Mi querida Big-Bang:

Llorar en el cine siempre me ha dado corte. Tiene su técnica, sí, que consiste en lograr que las lágrimas caigan silenciosa y limpiamente mientras sientes ese familiar estrangulamiento en la garganta. Luego hay que enjugarlas, pero no antes de que lleguen al borde de la barbilla, en un gesto leve como de rascarte y sin pañuelo. Es imprescindible que el rimmel sea de buena calidad, waterproof. De lo contrario, entre el enrojecimiento y el barrillo negro más los mocos te haces un Jackson Pollock en la cara que cuando se encienden las luces no hay escapatoria.

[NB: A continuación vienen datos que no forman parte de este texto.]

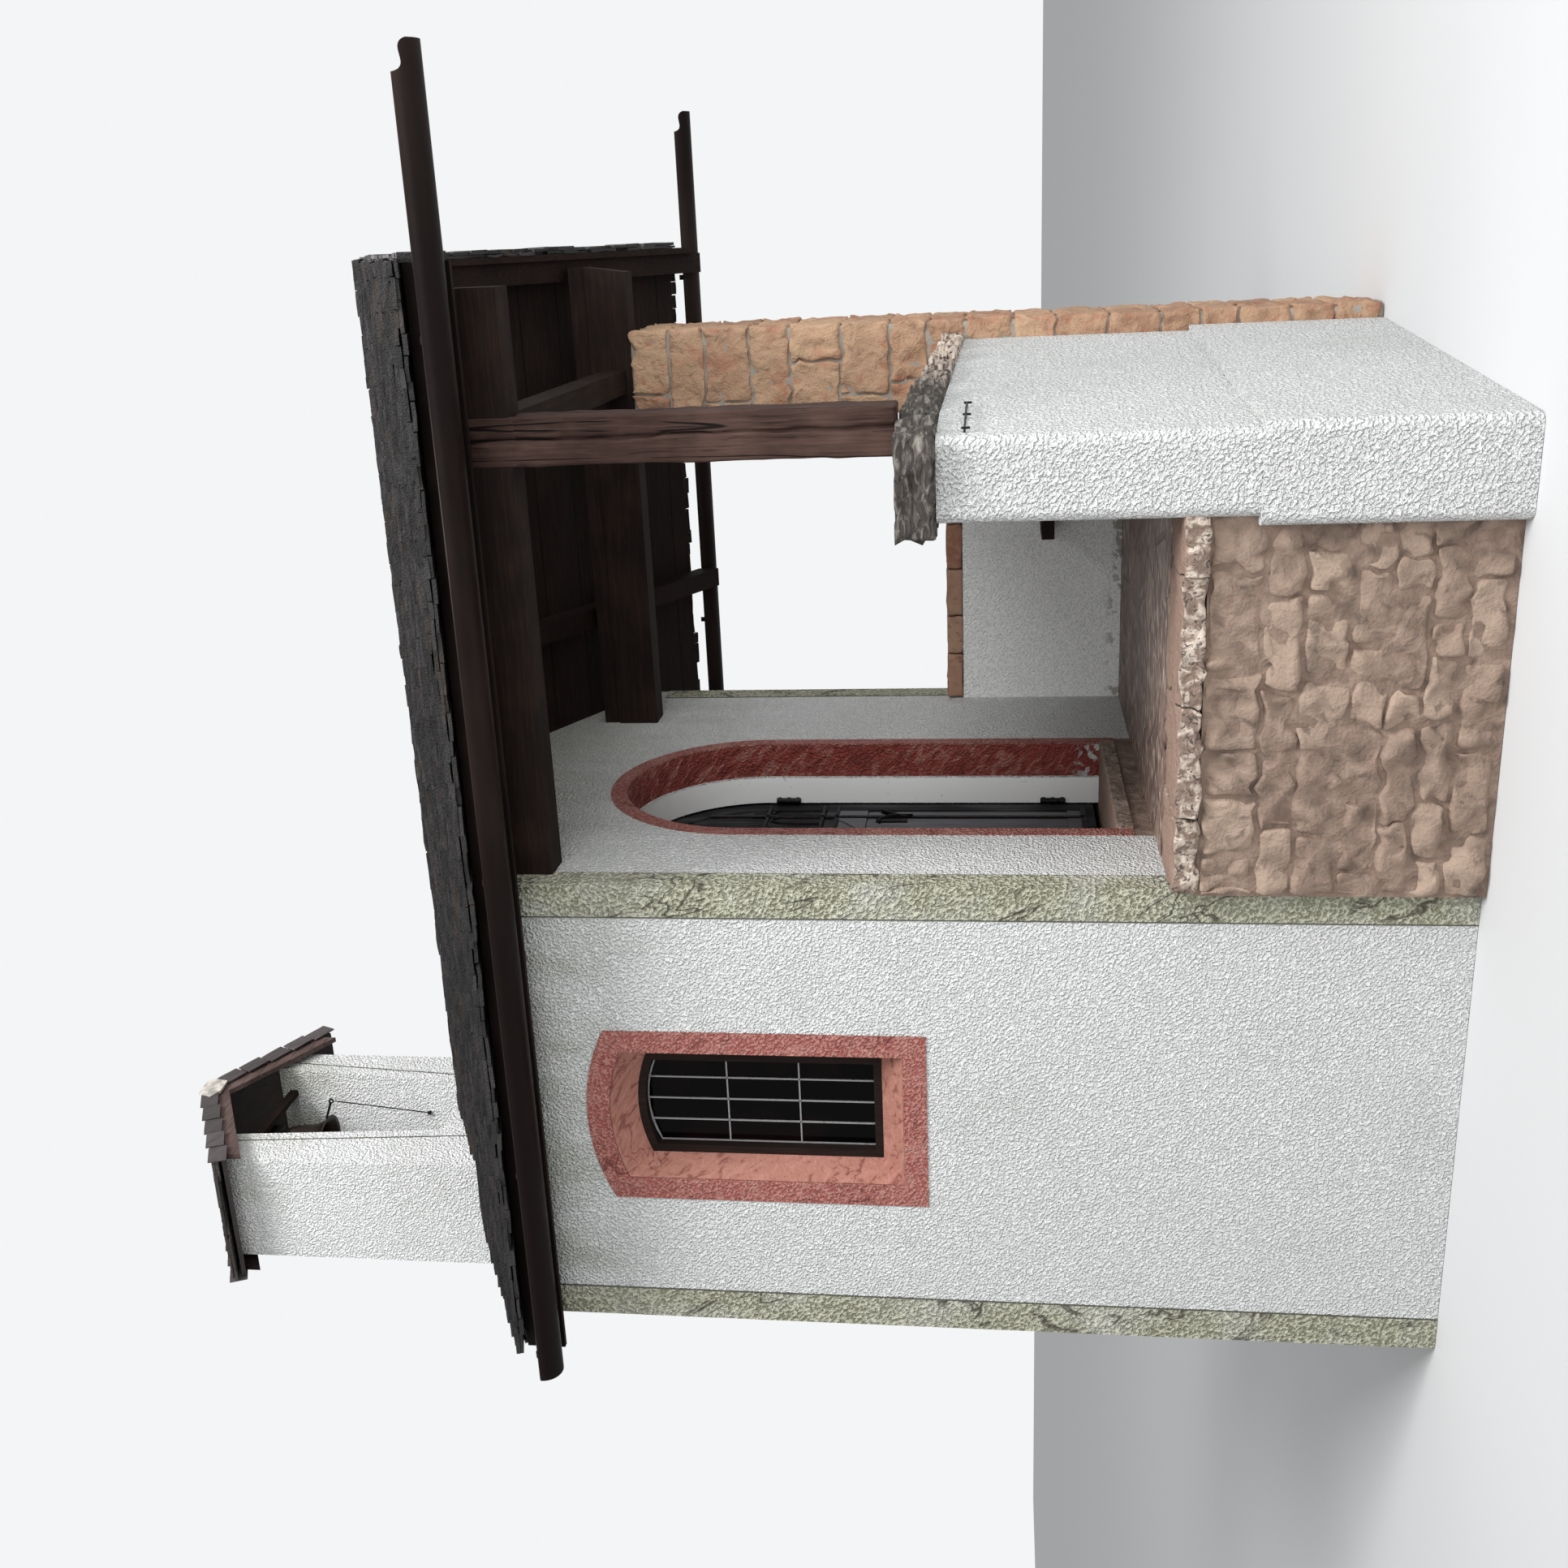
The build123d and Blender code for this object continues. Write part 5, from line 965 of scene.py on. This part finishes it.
class CHAPEL_OT_porch_stones(bpy.types.Operator):
    """Lays the edge slabs and the rubble under them, the brick cap and the coping of the porch."""

    bl_idname = "chapel.porch_stones"
    bl_label = "Porch stones"

    slab_lengths = (0.30, 0.42, 0.47, 0.31)
    # Each slab is set back (1) or forward (-1) by 0.4 of the way it could move, times this
    slab_shift = (1, -1, 1, 0.5)
    # The rubble face: least and greatest height and width of a stone, joint, depth, and how far
    # the stones' middle lies within the base's face
    rubble_tall, rubble_wide = (0.10, 0.20), (0.12, 0.36)
    rubble_joint, rubble_deep, rubble_inset = 0.014, 0.09, 0.035
    brick_lengths = (0.235, 0.21, 0.25)
    coping_lengths = (0.62, 0.52, 0.40, 0.33, 0.28, 0.34)
    coping_width = 0.385
    # Y of the coping's centre line at its near and its far end, and the X from which it falls
    coping_line = (-1.5335, -1.7435)
    coping_level_to = -1.062
    coping_thinned = 0.050

    def execute(self, context):
        rng = np.random.default_rng(31)
        # Swaps X and Y, so that a stone's length lies along Y
        lay_y = np.array([[0, 1, 0], [1, 0, 0], [0, 0, 1]], float)

        def row_to_front(low, high, lengths, joint, spread):
            """A row of stones that fills a box from its rear end to its front."""
            start = ((low.x + high.x) / 2, high.y, (low.z + high.z) / 2)
            section = (high.x - low.x, high.z - low.z)
            return row_of_stones(high.y - low.y, lengths, section, start, (0, -1, 0), joint, rng, spread)

        low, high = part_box("platform_edge")
        centres, sizes = row_to_front(low, high, self.slab_lengths, 0.006, 0.03)
        centres[:, 0] += ((high.x - low.x) - sizes[:, 1]) / 2 * np.array(self.slab_shift)[: len(sizes)] * 0.4
        shape = blocks(centres, sizes, lay_y, 0.010, cells=(26, 20, 9), rough=0.013, grain=0.045, seed=12)
        shape[0][:, 2] = np.minimum(shape[0][:, 2], high.z + 0.002)
        piece("edge_slabs", shape, "slab", 2, replaces=("platform_edge",))

        base_low, base_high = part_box("platform_base")
        centres, sizes = [], []
        z = base_high.z
        while z > base_low.z + 0.02:
            tall = min(rng.uniform(*self.rubble_tall), z - base_low.z)
            y = low.y - rng.uniform(0, 0.1)
            while y < high.y - 0.01:
                wide = min(rng.uniform(*self.rubble_wide), high.y - y)
                centres.append((base_low.x + self.rubble_inset, y + wide / 2, z - tall / 2))
                sizes.append((self.rubble_deep, wide - self.rubble_joint, tall - self.rubble_joint))
                y += wide
            z -= tall
        sizes = np.maximum(sizes, 0.02)
        shape = blocks(centres, sizes, radius=0.018, cells=(4, 12, 10), rough=0.026, grain=0.055, seed=14)
        shape[0][:, 2] = np.maximum(shape[0][:, 2], 0.0)
        piece("rubble_face", shape, "rubble", 6)

        centres, sizes = row_to_front(*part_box("parapet_far_cap"), self.brick_lengths, 0.007, 0.012)
        shape = blocks(centres, sizes, lay_y, 0.010, cells=(8, 8, 5), rough=0.007, grain=0.04, seed=15)
        piece("cap_bricks", shape, "brick", 7, replaces=("parapet_far_cap",))

        # The coping runs askew like its wall, and past its level part it falls and gets thinner
        low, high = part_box("parapet_front_cap")
        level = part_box("parapet_front")[1].z
        tall, wide = high.z - level, high.x - low.x
        near_y, far_y = self.coping_line
        skew = (near_y - far_y) / wide
        step = np.array([1, -skew, 0]) / math.hypot(1, skew)
        turn = np.stack([step, (-step[1], step[0], 0), (0, 0, 1)], axis=1)
        centres, sizes = row_of_stones(
            wide * math.hypot(1, skew), self.coping_lengths, (self.coping_width, tall),
            (low.x, near_y, level + tall / 2), step, 0.012, rng, 0.012,
        )
        sizes[:, 1] -= np.linspace(0, 0.025, len(sizes))
        shape = blocks(centres, sizes, turn, 0.022, cells=(34, 18, 9), rough=0.024, grain=0.045, seed=16)
        fallen = (shape[0][:, 0] - self.coping_level_to) / (high.x - self.coping_level_to)
        fallen = np.clip(fallen, 0, 1)
        share = (np.clip(shape[0][:, 2], level, high.z) - level) / tall
        shape[0][:, 2] = level - (level - low.z) * fallen + share * (tall - self.coping_thinned * fallen)
        piece("coping_stones", shape, "coping", 8, replaces=("parapet_front_cap",))
        return {"FINISHED"}


class CHAPEL_OT_post(bpy.types.Operator):
    """Shapes the square post with its long drying cracks, and the tongue that laps the purlin."""

    bl_idname = "chapel.post"
    bl_label = "Post"

    crack_depth = 0.020
    crack_width = 0.0055
    tongue = 0.045
    # How deep the tongue is set in the post's head, and how deep a face reaches for its cracks
    tongue_root = 0.02
    face_depth = 0.016
    # Axis and direction of each face, and how far its crack stands from the face's middle
    cracks = ((0, -1, -0.012), (1, -1, 0.03), (0, 1, 0.02), (1, 1, -0.03))

    def execute(self, context):
        low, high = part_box("post")
        beam_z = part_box("purlin_near")[0].z
        side = high.y - low.y
        centre = (low.x + side / 2, (low.y + high.y) / 2, (low.z + beam_z) / 2)
        size = (side, side, beam_z - low.z)
        shaft = blocks([centre], [size], radius=0.012, cells=(60, 60, 130), rough=0.0045, grain=0.07, seed=41)
        foot = beam_z - self.tongue_root
        spot = (low.x + self.tongue / 2, centre[1], (foot + high.z) / 2)
        size = (self.tongue, side, high.z - foot)
        tongue = blocks([spot], [size], radius=0.006, cells=(6, 30, 12), rough=0.002, grain=0.06, seed=42)
        points, faces = joined([shaft, tongue])
        line = np.zeros_like(points)
        line[:, 0] = points[:, 2]
        wander = 0.012 * smooth_noise(line, 0.35, 43) + 0.004 * smooth_noise(line, 0.06, 44)
        for axis, out, start in self.cracks:
            on_face = (points[:, axis] - centre[axis]) * out > side / 2 - self.face_depth
            off = points[:, 1 - axis] - centre[1 - axis] - start - wander
            width = self.crack_width * (1 + 0.7 * smooth_noise(line, 0.22, 45 + axis))
            points[:, axis] -= out * self.crack_depth * np.exp(-((off / width) ** 2)) * on_face
        piece("post_timber", (points, faces), "post", replaces=("post",))
        return {"FINISHED"}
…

Ayer lloré viendo “Nunca me abandones”. Una peli de título poco afortunado que espero llene las salas mientras se vacían esas otras de ese zafio al que no voy a nombrar para no contribuir a esa tamborrada de marketing que hemos tenido que soportar. Carey Mulligan es mi nueva musa, y no hablo de su pelo -ya dije ayer urbi et orbi que se lo he copiado-. Keira Knightley es la mujer más bella y magnética del planeta, esa que podría conseguir que dudara de mi sexualidad, porque lo que es me distrae de lo que dice. Andrew Garfield, el adolescente por el que me saltaría dos o tres leyes fundamentales a la torera, como una Thelma y Louise con mejor tinte y jeans de talle bajo. Y Kazuo Ishiguro, ese hombre al que amé por “Lo que queda del día”, mi nuevo it escritor.

Descuida, que no te voy a reventar el argumento. Eso sólo se hace con las pelis mediocres, que total qué más da, y con la gente que te cae muy mal. Creo que es imprescindible entrar al patio de butacas a ciegas, sin haber leído la crítica de nadie; ni siquiera de mi Boyero. Ese hombre al que adoro porque no tengo el disgusto de conocerlo, porque lo que escribe me distrae de lo que cuenta y porque a veces su prosa es tan brillante que le perdono sus filias y sus fobias.

De modo que, decía, hay que sentarse y dejar que pase el tiempo mientras te hablan del amor y del destino, de la mezquindad y la grandeza, del control de un gran hermano terrorífico; del alma, de la aceptación, de la rebeldía sofocada, de los bordes cortantes del sentimiento, mientras un bisturí va rebanándote piezas y extrayendo órganos vitales, sin más anestesia que unas imágenes tan bellas, tan poéticas, que no te explicas por qué te están doliendo. Y entonces lloras amparado por la oscuridad y sin poder agarrarte a un brazo que te proteja del shock.

Te dejo, que aún acuso efectos colaterales. Mándame alguna pastillaca contra el vértigo y las lágrimas. Anoto en mi libreta: comprar un rimmel para las inundaciones y el tsunami del corazón. Y noto: Qué gran película.